Iraqi Security forces in coalition with Kurdish Peshmerga and other militaries began a campaign on Monday, Oct. 17, to take back Mosul from Islamic State control. It could take two weeks for forces to enter the city and two months to liberate it from ISIS forces, a Kurdish General said, according to CNN.

As reported in The Wall Street Journal, the campaign to oust ISIS from Mosul is supported by American airstrikes and U.S. special operations, along with Iraqi police, Sunni tribal fighters and Shiite militias backed by Iran. Kurdish Peshmerga forces initiated the attack early Monday morning from the East, during which they captured ISIS-held villages and secured supply lines into the city. The areas surrounding Mosul are flat and open, so Peshmerga offenses were met with clouds of black smoke from oil rigs set on fire by ISIS to hide suicide vehicles from U.S. air support.

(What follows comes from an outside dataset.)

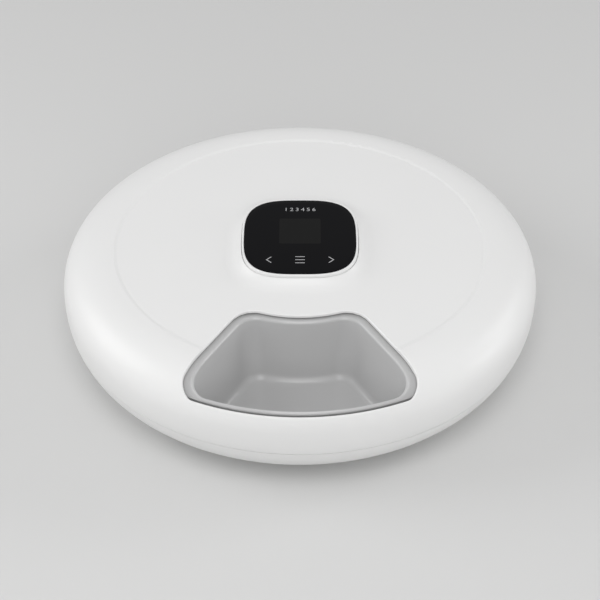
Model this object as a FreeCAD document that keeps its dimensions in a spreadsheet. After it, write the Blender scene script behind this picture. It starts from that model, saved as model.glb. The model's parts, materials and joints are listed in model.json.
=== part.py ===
import FreeCAD, Part
import math
import os
import re
import Sketcher
from types import SimpleNamespace
from FreeCAD import Placement, Rotation, Vector

# Automatic six-meal pet feeder: a round tub with a turning tray under a lift-off lid,
# and a control head that stands on a fixed column in the middle.
# Millimetres, +Z up, the table at z = 0, the food window towards -Y.

doc = FreeCAD.newDocument("pet_feeder")

# name, value, what it sets
SIZE_TABLE = [
    ("overall_r", 160.0, "radius of the body at its widest line"),
    ("crest_z", 78.4, "height of the lid's highest ring"),
    ("equator_z", 51.1, "height of the widest line"),
    ("foot_gap", 2.8, "height of the tub's underside above the table"),
    ("shoulder_w", 32.0, "width of the lid's rounded shoulder"),
    ("shoulder_power", 2.2, "roundness of the shoulder"),
    ("belly_w", 50.6, "width of the tub's rounded belly"),
    ("belly_power", 2.37, "roundness of the belly"),
    ("shell_wall", 2.5, "wall of the tub and the lid"),
    ("seam_z", 35.0, "height of the joint between tub and lid"),
    ("seam_line", 0.3, "width of the shadow line at the joint"),
    ("rim_lip_up", 3.5, "height of the tub's lip inside the lid"),
    ("rim_lip_wall", 1.6, "wall of that lip"),
    ("lid_play", 0.4, "gap between the lid and what it goes over"),
    ("step_inset", 36.0, "distance of the lid's step from the widest line"),
    ("step_drop", 0.6, "depth of the lid's recessed top"),
    ("step_w", 2.6, "width of the step"),
    ("window_angle", 60.0, "angle of the food window"),
    ("window_side", 2.7, "window edge to the middle of a divider"),
    ("window_inner_r", 76.5, "inner edge of the window"),
    ("window_inset", 4.2, "outer edge of the window, in from the widest line"),
    ("window_corner_in", 15.2, "corner radius near the head"),
    ("window_corner_out", 10.0, "corner radius at the shoulder"),
    ("window_edge", 1.0, "rounding of the window's edge"),
    ("tray_gap", 1.4, "gap between lid and tray"),
    ("tray_wall", 1.6, "wall of the tray"),
    ("tray_hole_r", 64.5, "tray's middle hole"),
    ("tray_rim_z", 63.0, "height where the tray's wall meets its rounded top"),
    ("pocket_count", 6.0, "food pockets"),
    ("pocket_side", 5.0, "pocket edge to the middle of a divider, at the top"),
    ("pocket_inner_r", 77.3, "inner edge of a pocket, at the top"),
    ("pocket_floor_z", 30.0, "height of the pocket floors"),
    ("pocket_draft", 10.0, "slope of the pocket walls"),
    ("pocket_corner_in", 13.0, "pocket corner near the head"),
    ("pocket_corner_out", 10.0, "pocket corner at the outside"),
    ("pocket_fillet", 7.0, "rounding between floor and walls"),
    ("pocket_lip", 1.0, "rounding of the pocket's top edge"),
    ("tray_floor", 2.0, "thickness of the pocket floors"),
    ("disc_t", 3.0, "thickness of the turntable"),
    ("disc_edge_in", 20.0, "turntable's edge, in from the widest line"),
    ("dog_len", 24.0, "length of a driving dog"),
    ("dog_half_w", 8.5, "half the width of a dog"),
    ("dog_up", 10.0, "height of a dog"),
    ("dog_r", 112.0, "distance of the dogs from the axis"),
    ("gear_module", 1.5, "tooth size"),
    ("ring_teeth", 88.0, "teeth of the ring gear"),
    ("pinion_teeth", 28.0, "teeth of the pinion"),
    ("backlash", 0.2, "play between the teeth"),
    ("gear_w", 4.5, "face width of the pinion"),
    ("ring_rim", 3.6, "rim outside the ring gear's teeth"),
    ("column_r", 62.0, "outside of the fixed column"),
    ("column_wall", 2.0, "wall of the column"),
    ("spin_play", 0.3, "gap between column and turntable"),
    ("deck_z", 16.0, "top of the deck under the turntable"),
    ("deck_t", 2.0, "thickness of the deck and its liner"),
    ("liner_gap", 0.5, "gap between liner and tub"),
    ("roller_r", 4.0, "radius of a support roller"),
    ("roller_w", 5.0, "width of a support roller"),
    ("roller_track_r", 118.0, "radius of the rollers' track"),
    ("roller_pin_r", 1.0, "radius of a roller's pin"),
    ("pin_play", 0.05, "running clearance of a pin or shaft"),
    ("ear_t", 2.0, "thickness of the ears that hold a roller"),
    ("ear_gap", 0.4, "gap between roller and ear"),
    ("shaft_r", 2.0, "radius of the output shaft"),
    ("motor_r", 12.0, "radius of the motor and its gearbox"),
    ("gearbox_len", 16.0, "length of the gearbox"),
    ("motor_len", 24.0, "length of the motor"),
    ("shelf_t", 2.0, "thickness of the motor shelf"),
    ("magnet_r", 3.0, "radius of an index magnet"),
    ("magnet_t", 1.5, "thickness of an index magnet"),
    ("magnet_ring_r", 92.0, "radius of the ring of magnets"),
    ("cell_r", 13.1, "radius of a battery cell"),
    ("cell_len", 50.0, "length of a battery cell"),
    ("cell_play", 0.4, "room around each cell"),
    ("bay_y", -18.0, "middle of the battery bay"),
    ("bay_wall", 1.5, "wall of the battery holder"),
    ("spring_len", 3.0, "compressed length of a battery spring"),
    ("spring_r", 4.6, "radius of a battery spring's widest turn"),
    ("spring_wire_r", 0.35, "half thickness of the battery spring wire"),
    ("contact_t", 0.4, "thickness of the contact plates"),
    ("door_lip", 4.0, "ledge that holds the battery door"),
    ("door_play", 0.3, "gap round the battery door"),
    ("door_lip_t", 1.3, "thickness of the door's flange"),
    ("foot_r", 9.0, "radius of a rubber foot"),
    ("foot_sink", 0.6, "depth of the feet's recesses"),
    ("foot_ring_r", 92.0, "radius of the ring of feet"),
    ("screw_ring_r", 104.0, "radius of the ring of housing screws"),
    ("screw_r", 1.5, "radius of the housing screws"),
    ("small_screw_r", 1.0, "radius of the small screws"),
    ("screw_head_r", 2.8, "radius of a housing screw's head"),
    ("screw_head_t", 1.6, "height of a housing screw's head"),
    ("post_r", 4.6, "radius of a screw post"),
    ("boss_up", 4.0, "height of a screw boss on the deck"),
    ("head_half_w", 39.0, "half the width of the control head"),
    ("head_half_d", 42.6, "half the depth of the control head"),
    ("head_power", 3.25, "squareness of the control head"),
    ("head_rise", 6.6, "control head above the lid's recessed top"),
    ("bezel_w", 1.35, "width of the white bezel"),
    ("bezel_proud", 1.2, "bezel above the lid's collar"),
    ("collar_w", 13.0, "width of the lid's soft collar"),
    ("glass_t", 2.0, "thickness of the glass"),
    ("glass_sink", 0.2, "glass below the bezel's top"),
    ("glass_play", 0.25, "gap round the glass"),
    ("glass_ledge", 1.6, "ledge that carries the glass"),
    ("head_post_in", 6.3, "head board screws, in from the head's outline"),
    ("head_post_r", 4.4, "radius of the posts for those screws"),
    ("head_post_turn", 41.5, "direction of those screws from the X axis"),
    ("cover_t", 1.5, "thickness of the column's cover"),
    ("display_w", 30.0, "width of the display"),
    ("display_d", 28.0, "depth of the display"),
    ("display_t", 2.6, "thickness of the display"),
    ("display_y", 3.5, "display behind the middle of the glass"),
    ("board_t", 1.6, "thickness of the circuit boards"),
    ("key_pitch", 20.0, "spacing of the touch keys"),
    ("key_y", -25.0, "row of touch keys"),
    ("key_r", 3.2, "radius of a touch spring"),
    ("buzzer_r", 6.0, "radius of the buzzer"),
    ("buzzer_t", 3.5, "thickness of the buzzer"),
    ("board_w", 56.0, "width of the main board"),
    ("board_d", 32.0, "depth of the main board"),
    ("board_lift", 1.3, "main board above the tub's floor"),
    ("inlet_w", 8.94, "width of the power inlet"),
    ("inlet_up", 3.2, "height of the power inlet"),
    ("inlet_deep", 7.3, "depth of the power inlet"),
    ("inlet_y", 121.0, "back face of the inlet's recess"),
    ("inlet_room_w", 14.0, "width of that recess"),
    ("inlet_room_up", 6.6, "height of that recess"),
    ("lock_travel", 6.0, "travel of the lid lock"),
    ("lock_z", 44.6, "height of the lid lock"),
    ("lock_knob_w", 14.0, "width of the lock's knob"),
    ("lock_knob_up", 8.0, "height of the lock's knob"),
    ("lock_knob_t", 1.2, "thickness of the lock's knob"),
    ("lock_knob_round", 1.0, "rounding of the knob's corners"),
    ("lock_room", 2.0, "depth of the lock's recess"),
    ("lock_pad_t", 2.6, "lid wall behind the lock's recess"),
    ("lock_plate_t", 1.2, "thickness of the lock's inner plate"),
    ("lock_hook_t", 2.0, "thickness of the lock's tab and the keeper's bar"),
    ("lock_tab", 5.0, "reach of the lock's tab beside its plate"),
    ("lock_stem_w", 8.0, "width of the stem between the lock's knob and plate"),
    ("lock_stem_up", 4.0, "height of that stem"),
    ("lock_rib_w", 1.2, "spacing of the knob's grip grooves, and their end margin"),
    ("lock_groove_w", 0.9, "width of a grip groove"),
    ("lock_play", 0.3, "play of the lock in its slots"),
]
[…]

Iraq and its allies had been coordinating the attack for months with the help of 100 U.S. military advisers embedded with Iraqi and Kurdish forces, according to CBS News. The campaign is not only for the recapture of the strategic city, but also for the liberation of the over 1.5 million civilians currently living under ISIS control in Mosul.

Earlier this month, ISIS executed 58 people suspected of taking part in a plot to deliver the city to Iraqi forces from the inside, according to Al Jazeera. This included one of ISIS’s own commanders, who they believed aimed to switch sides.

According to The Washington Post, Mosul is Iraq’s second largest city and a strategic stronghold in the North of the country bordering the Tigris river. Control of Mosul grants access to trade routes and oil fields. It has been under ISIS control since June 2014 and has become the militia’s headquarters East of Aleppo, Syria. According to The New York Times, there are as many as 4,500 ISIS militants in the city.

Iraqi Prime Minister Haider al-Abadi told a group of allied diplomats this week that the offensive is progressing sooner than expected, but resistance has been fierce on behalf of ISIS.

ISIS attacked the city of Kirkurk, south of Mosul, this week as a means of disrupting supply lines from the Kurdish-held city, according to Reuters. Kurdish and Iraqi forces have sustained numerous casualties, and a U.S. military member also died on Thursday, Oct. 20, from injuries sustained by a roadside bomb. The soldier’s military branch has not yet been released.

Along with suicide vehicles, ISIS has been using guerilla tactics, such as lining roads with IEDs, booby trapping bridges and structures, digging trenches and tunnels underneath the city and, according to a spokesperson for the United Nations (UN) Human Rights office, ISIS has taken 550 families from surrounding villages with the intent of using them as human shields.

While over 5,600 people have fled the city since the beginning of the campaign, the UN states that there are still millions trapped within its border, making it vulnerable to one of the largest humanitarian crises in the world.